The presence of Trinitite adds weight to the theory that a high-energy event, like an asteroid explosion/impact, occurred in the area, according to Relevant.
Bergsma also told the outlet about the unique grotesque condition of the human remains at the dig site.
“Human skeletons are complete up until about halfway up the backbone, and then there’s just a scorch mark, and there’s nothing on the top of the body,” he described. “They found massive evidence that a huge heat blast from the sky…incinerated these twin cities on the Jordanian side of the river.”
Destructive Force Several Times Larger Than Siberian Explosion
Steven Collins, dean of the College of Archaeology at Trinity Southwest University, and the lead archaeologist at Tall el-Hammam has theorized the airburst over the city might have been even larger than the Tunguska Event of 1908, an asteroid explosion over remote Siberia that caused massive destruction, according to Relevant. It would have expended even more energy than when the first atomic bomb was dropped on Hiroshima, Japan in August of 1945.

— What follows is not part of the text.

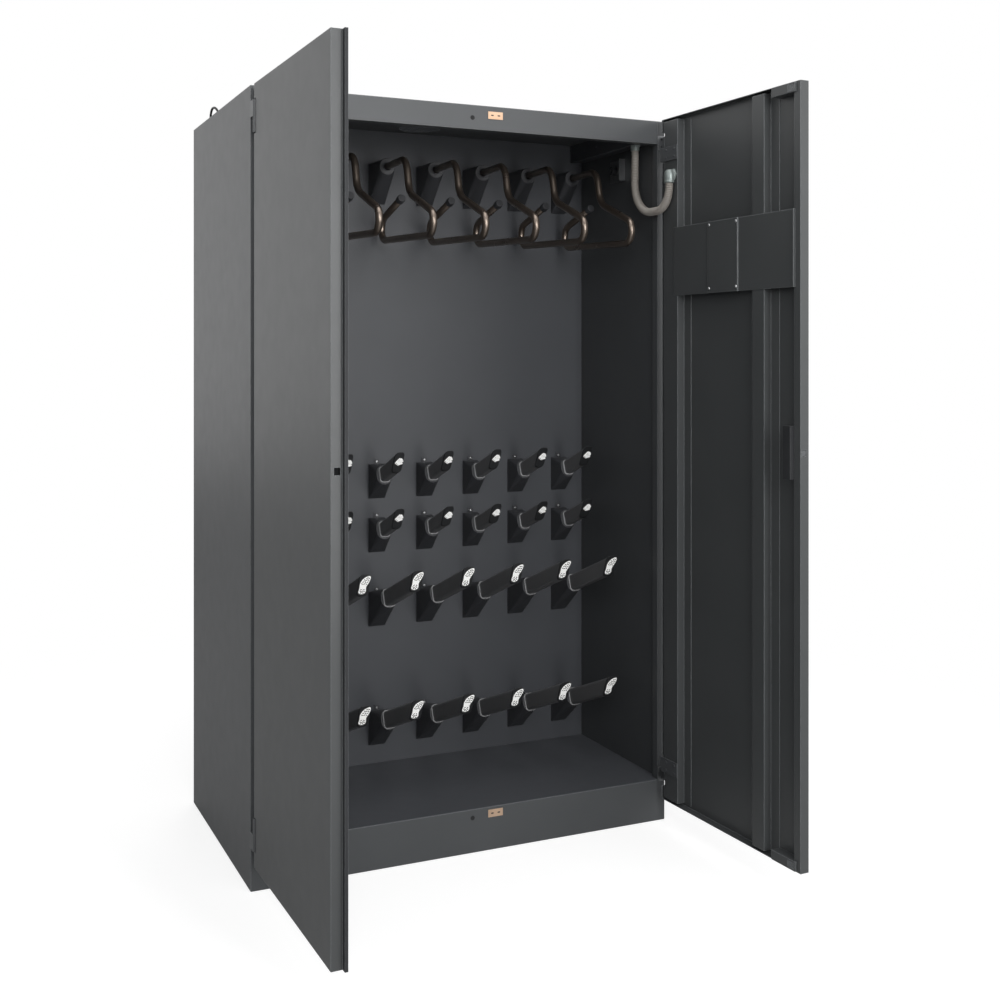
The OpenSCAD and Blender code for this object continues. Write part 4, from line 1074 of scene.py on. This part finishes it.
@dataclass(frozen=True)
class Holder:
    """One kind of tube holder, in the frame of its port: x right, y up across the tube, z along it."""

    name: str
    rows: tuple[float, float]
    reach: float
    height: float
    length: float
    width: float
    tall: float
    slope: float
    nodes: tuple[str, str, str]
    tilt: float = 20.5
    corner: float = 8.0
    band: float = 7.0
    sunk: float = 9.0

    def along(self) -> Matrix:
        """Turn that takes z to the direction of the tube."""
        return Matrix.Rotation(math.radians(90.0 - self.tilt), 3, "X")

    def ports(self) -> list[tuple[Vector, Matrix]]:
        """Middle of each port, and the turn of its tube."""
        return [(Vector((x, AIR_WALL_Y - self.reach, z + self.height)), self.along())
                for x in COLUMNS for z in self.rows]

    def faces(self) -> list[tuple[Vector, Matrix]]:
        """Middle and turn of each slanted end face, with y up the face and z out of it."""
        turn = (self.along() @ Matrix.Rotation(math.radians(self.tilt - self.slope), 3, "X")
                @ Matrix.Rotation(math.radians(90.0), 3, "X"))
        return [(p + self.along() @ Vector((0, 0, self.length)), turn) for p, _ in self.ports()]

    def outline(self, grow: float = 0.0) -> list[tuple[float, float]]:
        """Outline of the tube, larger on each side by grow."""
        return rounded(self.width + 2 * grow, self.tall + 2 * grow, self.corner + grow)

    def ring(self, z: float, grow: float = 0.0, slanted: bool = False) -> list[tuple[float, float, float]]:
        """Ring of the tube's outline.

        Args:
            z: its place along the tube.
            grow: how much larger it is on each side.
            slanted: whether it lies parallel to the end face.

        Returns:
            The ring's points.
        """
        lean = math.tan(math.radians(90.0 + self.tilt - self.slope)) if slanted else 0.0
        return [(x, y, z + y * lean) for x, y in self.outline(grow)]

    def tube(self) -> Shape:
        """The tube, from inside its socket to its cap."""
        return Shape().rings([self.ring(-self.sunk), self.ring(self.length - self.band, slanted=True)],
                             smooth=False)

    def cap(self) -> Shape:
        """The end cap, with a narrow rim round its slanted face."""
        end = self.length
        return Shape().rings([self.ring(end - self.band, 0.4, True), self.ring(end - self.band + 0.6, 1.0, True),
                              self.ring(end - 1.4, 1.0, True), self.ring(end - 0.3, 0.4, True),
                              self.ring(end, -0.8, True)], smooth=False)

    def collar(self) -> Shape:
        """Pale rim round the tube where it leaves its socket."""
        return Shape().rings([self.ring(1.2, 2.6), self.ring(3.4, 2.6), self.ring(4.5, 1.9), self.ring(4.7, 0.6),
                              self.ring(4.2, 0.0), self.ring(1.2, 0.0)], closed=True)

    def bezel(self) -> Shape:
        """Dark plate that closes the socket's port round the tube."""
        outer = rounded(37.6, 51.6, 18.8)
        flat = [[(x, y, z) for x, y in ring] for ring, z in ((outer, 0.2), (outer, 1.6))]
        return Shape().rings(flat + [self.ring(1.6), self.ring(0.2)], closed=True, smooth=False)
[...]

According to NASA, on June 30, 1908, an asteroid plunged into Earth’s atmosphere and exploded in the skies over Siberia. Local eyewitnesses in the sparsely populated region reported seeing a fireball and hearing a large explosion. They also reported massive forest fires, and trees blown over for miles. Because of the remoteness of the site, the event garnered little attention. The first scientific expedition did not reach the area until 1927, but still found ample evidence of the asteroid’s destruction caused by the shock wave and heat blast from the aerial explosion.
As CBN News has reported, Collins co-authored a paper that confirmed the city was destroyed by a “thermal event.”
“The violent conflagration that ended occupation at Tall el-Hammam produced melted pottery, scorched foundation stones, and several feet of ash and destruction debris churned into a dark gray matrix as if in a Cuisinart,” he noted.